══ Data provided
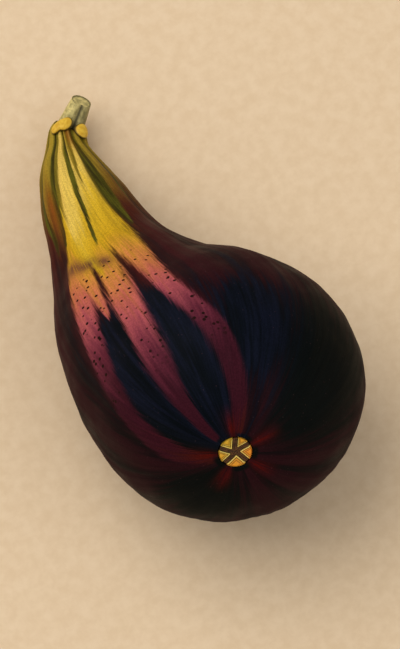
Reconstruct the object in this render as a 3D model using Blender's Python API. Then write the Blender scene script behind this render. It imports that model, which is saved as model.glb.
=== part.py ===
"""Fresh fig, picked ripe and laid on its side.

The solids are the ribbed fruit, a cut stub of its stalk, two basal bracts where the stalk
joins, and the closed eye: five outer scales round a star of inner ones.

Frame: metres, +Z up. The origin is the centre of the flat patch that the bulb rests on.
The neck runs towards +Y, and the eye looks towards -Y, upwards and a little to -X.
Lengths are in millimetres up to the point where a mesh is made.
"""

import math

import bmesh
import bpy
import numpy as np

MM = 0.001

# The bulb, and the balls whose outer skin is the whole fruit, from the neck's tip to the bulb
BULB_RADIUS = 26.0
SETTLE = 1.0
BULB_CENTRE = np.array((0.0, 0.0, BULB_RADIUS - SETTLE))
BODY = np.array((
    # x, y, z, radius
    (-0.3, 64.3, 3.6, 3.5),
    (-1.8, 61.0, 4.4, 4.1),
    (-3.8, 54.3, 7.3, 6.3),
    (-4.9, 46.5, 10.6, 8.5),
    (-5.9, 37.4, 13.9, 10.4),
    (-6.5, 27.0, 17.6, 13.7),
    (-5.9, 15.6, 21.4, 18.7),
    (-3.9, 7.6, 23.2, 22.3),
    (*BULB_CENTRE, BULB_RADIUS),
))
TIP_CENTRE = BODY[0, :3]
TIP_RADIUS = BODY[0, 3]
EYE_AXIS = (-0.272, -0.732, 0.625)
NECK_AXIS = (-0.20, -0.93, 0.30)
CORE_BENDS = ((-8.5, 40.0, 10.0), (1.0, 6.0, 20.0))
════
*Problem requirements:*
Within the listing, how many lines hold the word "that"? Only the number is to be given.

*Correct result:*
2